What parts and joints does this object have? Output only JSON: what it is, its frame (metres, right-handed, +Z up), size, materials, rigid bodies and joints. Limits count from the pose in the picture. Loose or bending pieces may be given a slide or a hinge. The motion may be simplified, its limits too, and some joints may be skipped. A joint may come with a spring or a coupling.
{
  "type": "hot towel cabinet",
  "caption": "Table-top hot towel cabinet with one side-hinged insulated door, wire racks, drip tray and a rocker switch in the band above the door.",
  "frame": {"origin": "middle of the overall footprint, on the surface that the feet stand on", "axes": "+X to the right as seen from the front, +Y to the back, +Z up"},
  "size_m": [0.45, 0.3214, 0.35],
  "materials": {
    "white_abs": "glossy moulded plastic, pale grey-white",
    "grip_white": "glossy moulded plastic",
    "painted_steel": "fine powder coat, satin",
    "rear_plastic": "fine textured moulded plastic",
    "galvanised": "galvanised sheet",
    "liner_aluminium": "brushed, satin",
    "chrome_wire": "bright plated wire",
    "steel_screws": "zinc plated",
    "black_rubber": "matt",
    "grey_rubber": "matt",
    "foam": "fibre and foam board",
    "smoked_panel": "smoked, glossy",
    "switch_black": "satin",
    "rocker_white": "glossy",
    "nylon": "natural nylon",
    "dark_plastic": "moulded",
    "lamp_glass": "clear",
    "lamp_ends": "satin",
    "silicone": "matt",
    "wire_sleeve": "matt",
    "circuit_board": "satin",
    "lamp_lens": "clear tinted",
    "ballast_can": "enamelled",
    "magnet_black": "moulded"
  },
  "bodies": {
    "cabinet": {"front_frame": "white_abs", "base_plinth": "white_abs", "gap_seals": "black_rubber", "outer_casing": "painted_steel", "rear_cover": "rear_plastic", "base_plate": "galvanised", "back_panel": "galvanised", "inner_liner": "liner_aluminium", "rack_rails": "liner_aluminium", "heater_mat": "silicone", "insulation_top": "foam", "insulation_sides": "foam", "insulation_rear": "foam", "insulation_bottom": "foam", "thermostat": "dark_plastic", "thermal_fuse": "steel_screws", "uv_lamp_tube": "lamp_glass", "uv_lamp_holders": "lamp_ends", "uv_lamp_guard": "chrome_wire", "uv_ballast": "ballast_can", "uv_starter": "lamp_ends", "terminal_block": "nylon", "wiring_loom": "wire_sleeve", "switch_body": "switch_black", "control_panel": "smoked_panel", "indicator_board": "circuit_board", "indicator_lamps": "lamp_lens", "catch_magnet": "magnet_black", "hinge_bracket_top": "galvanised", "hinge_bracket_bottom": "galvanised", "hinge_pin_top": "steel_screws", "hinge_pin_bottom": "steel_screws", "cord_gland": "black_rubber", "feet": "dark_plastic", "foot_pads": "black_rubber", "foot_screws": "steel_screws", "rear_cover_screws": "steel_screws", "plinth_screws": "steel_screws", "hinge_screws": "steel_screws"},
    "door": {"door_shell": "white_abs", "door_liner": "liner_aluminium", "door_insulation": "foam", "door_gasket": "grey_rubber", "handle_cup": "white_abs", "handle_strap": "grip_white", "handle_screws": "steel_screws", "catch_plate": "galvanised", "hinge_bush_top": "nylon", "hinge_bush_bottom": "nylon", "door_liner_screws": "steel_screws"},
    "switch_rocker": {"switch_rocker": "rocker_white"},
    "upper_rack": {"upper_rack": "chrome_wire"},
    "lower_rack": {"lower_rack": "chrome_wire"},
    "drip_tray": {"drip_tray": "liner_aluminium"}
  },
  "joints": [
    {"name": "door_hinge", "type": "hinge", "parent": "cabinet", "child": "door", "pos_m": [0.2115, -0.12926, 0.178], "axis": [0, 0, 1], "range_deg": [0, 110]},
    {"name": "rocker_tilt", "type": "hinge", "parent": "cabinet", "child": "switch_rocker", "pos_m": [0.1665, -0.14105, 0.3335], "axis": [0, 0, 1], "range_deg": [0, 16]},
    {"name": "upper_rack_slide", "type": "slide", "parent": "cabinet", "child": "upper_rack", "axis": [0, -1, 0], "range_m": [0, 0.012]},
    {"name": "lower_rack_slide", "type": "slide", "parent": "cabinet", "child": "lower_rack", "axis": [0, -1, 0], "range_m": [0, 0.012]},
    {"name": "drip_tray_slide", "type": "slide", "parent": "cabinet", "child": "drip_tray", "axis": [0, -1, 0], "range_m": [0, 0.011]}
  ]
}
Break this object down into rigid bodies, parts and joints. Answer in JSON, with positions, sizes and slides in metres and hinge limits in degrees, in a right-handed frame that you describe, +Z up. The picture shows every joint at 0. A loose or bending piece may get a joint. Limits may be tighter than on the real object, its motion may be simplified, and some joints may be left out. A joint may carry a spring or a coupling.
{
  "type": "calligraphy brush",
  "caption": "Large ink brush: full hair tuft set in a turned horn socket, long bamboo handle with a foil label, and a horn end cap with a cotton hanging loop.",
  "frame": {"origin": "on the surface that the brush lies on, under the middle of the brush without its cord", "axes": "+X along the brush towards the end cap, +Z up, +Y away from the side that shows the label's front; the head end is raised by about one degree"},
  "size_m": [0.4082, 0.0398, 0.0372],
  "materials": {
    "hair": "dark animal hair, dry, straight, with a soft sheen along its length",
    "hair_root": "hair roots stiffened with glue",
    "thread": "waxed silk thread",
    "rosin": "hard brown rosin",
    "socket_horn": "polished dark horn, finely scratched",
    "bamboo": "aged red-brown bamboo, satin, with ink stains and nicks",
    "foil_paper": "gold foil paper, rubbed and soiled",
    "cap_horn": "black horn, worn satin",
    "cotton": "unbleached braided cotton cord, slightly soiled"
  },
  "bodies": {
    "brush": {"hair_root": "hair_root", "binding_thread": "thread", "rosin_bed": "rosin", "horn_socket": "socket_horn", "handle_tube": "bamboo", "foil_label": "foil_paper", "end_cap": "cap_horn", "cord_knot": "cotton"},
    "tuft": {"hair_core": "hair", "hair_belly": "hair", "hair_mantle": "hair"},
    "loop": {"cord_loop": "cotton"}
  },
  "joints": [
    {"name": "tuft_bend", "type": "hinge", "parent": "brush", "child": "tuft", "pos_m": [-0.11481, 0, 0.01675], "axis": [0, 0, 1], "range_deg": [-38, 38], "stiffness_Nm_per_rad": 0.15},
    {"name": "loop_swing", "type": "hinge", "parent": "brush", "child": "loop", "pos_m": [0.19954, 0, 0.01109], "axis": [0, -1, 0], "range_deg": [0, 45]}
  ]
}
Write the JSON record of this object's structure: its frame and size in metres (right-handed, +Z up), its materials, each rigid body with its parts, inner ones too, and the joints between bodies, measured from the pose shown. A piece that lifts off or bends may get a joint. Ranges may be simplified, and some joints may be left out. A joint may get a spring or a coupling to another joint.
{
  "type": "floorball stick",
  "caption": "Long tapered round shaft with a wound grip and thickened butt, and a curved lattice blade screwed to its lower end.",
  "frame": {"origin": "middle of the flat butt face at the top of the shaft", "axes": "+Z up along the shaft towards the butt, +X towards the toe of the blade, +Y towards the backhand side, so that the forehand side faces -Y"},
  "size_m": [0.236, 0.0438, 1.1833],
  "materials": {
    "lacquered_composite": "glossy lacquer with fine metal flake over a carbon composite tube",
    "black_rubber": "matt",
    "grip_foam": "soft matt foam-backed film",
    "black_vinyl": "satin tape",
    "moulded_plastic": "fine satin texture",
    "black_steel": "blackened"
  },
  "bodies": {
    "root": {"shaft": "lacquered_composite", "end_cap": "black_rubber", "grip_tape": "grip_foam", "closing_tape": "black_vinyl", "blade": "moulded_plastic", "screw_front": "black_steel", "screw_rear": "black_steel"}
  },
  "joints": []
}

== == ==

Required work – Give exactly the lines from the one with "Write the JSON" to the end of the entries, nothing before them.

Exercise response –
Write the JSON record of this object's structure: its frame and size in metres (right-handed, +Z up), its materials, each rigid body with its parts, inner ones too, and the joints between bodies, measured from the pose shown. A piece that lifts off or bends may get a joint. Ranges may be simplified, and some joints may be left out. A joint may get a spring or a coupling to another joint.
{
  "type": "floorball stick",
  "caption": "Long tapered round shaft with a wound grip and thickened butt, and a curved lattice blade screwed to its lower end.",
  "frame": {"origin": "middle of the flat butt face at the top of the shaft", "axes": "+Z up along the shaft towards the butt, +X towards the toe of the blade, +Y towards the backhand side, so that the forehand side faces -Y"},
  "size_m": [0.236, 0.0438, 1.1833],
  "materials": {
    "lacquered_composite": "glossy lacquer with fine metal flake over a carbon composite tube",
    "black_rubber": "matt",
    "grip_foam": "soft matt foam-backed film",
    "black_vinyl": "satin tape",
    "moulded_plastic": "fine satin texture",
    "black_steel": "blackened"
  },
  "bodies": {
    "root": {"shaft": "lacquered_composite", "end_cap": "black_rubber", "grip_tape": "grip_foam", "closing_tape": "black_vinyl", "blade": "moulded_plastic", "screw_front": "black_steel", "screw_rear": "black_steel"}
  },
  "joints": []
}